Thanks Bruce. Like the cable tie idea. I had a thought about my moving wand idea. If you use the wand to locate rough tdc and put a mark (or a pointer - could be part of the bent wire guide) say an inch below the highest point and then allow it to fall an inch and a half or so (roughly 1/4" at the piston). By carefully turning the engine so it raises back up to align with the mark, and make a mark on the front pulley (in line with a fixed pointer) then rotate past tdc and past the pointer on the other side of tdc, then turn it backwards and carefully align with the mark again, mark the pulley again. Half way between the marks on the pulley will be about as accurate as you can get without pulling the head. The above might sound confusing, but anyone familiar with the technique I am trying to replicate will see what I am trying to describe. At the end of the day it's an old flatty, it will live with the timing somewhere near. Mart.

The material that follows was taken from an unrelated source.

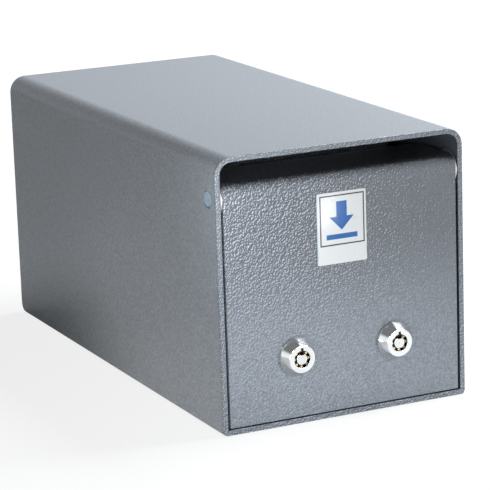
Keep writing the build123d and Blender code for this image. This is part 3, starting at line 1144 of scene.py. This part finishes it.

You are describing an nearly exact equivalent to the olde dial indicator way shown in ancient Isky books and described by the HRM gurus of the 1950's! Just find two points equidistant from top, so results if carefully done should be same as interference exactly. Interference just removes the need for care in keeping the moveable device the same at each attempt and reading marks carefully--the piston simply hits an immovable object each way and stops. Your way is purely mechanical, and of course needs a cleverly designed arm to go in there and repeat properly. I'm aware of one other way, shown in an old flyer for a Lisle tool co. device for timing flatheads: put in something that just GROUNDS against the piston, turning on a 6V test light at moment of contact!
Also, as you point out, factory marks are probably not really any closer than a visually determined TDC, AND your carefully determined timing point on a rod should just be where experimentation starts on finding where YOUR engine likes its timing set.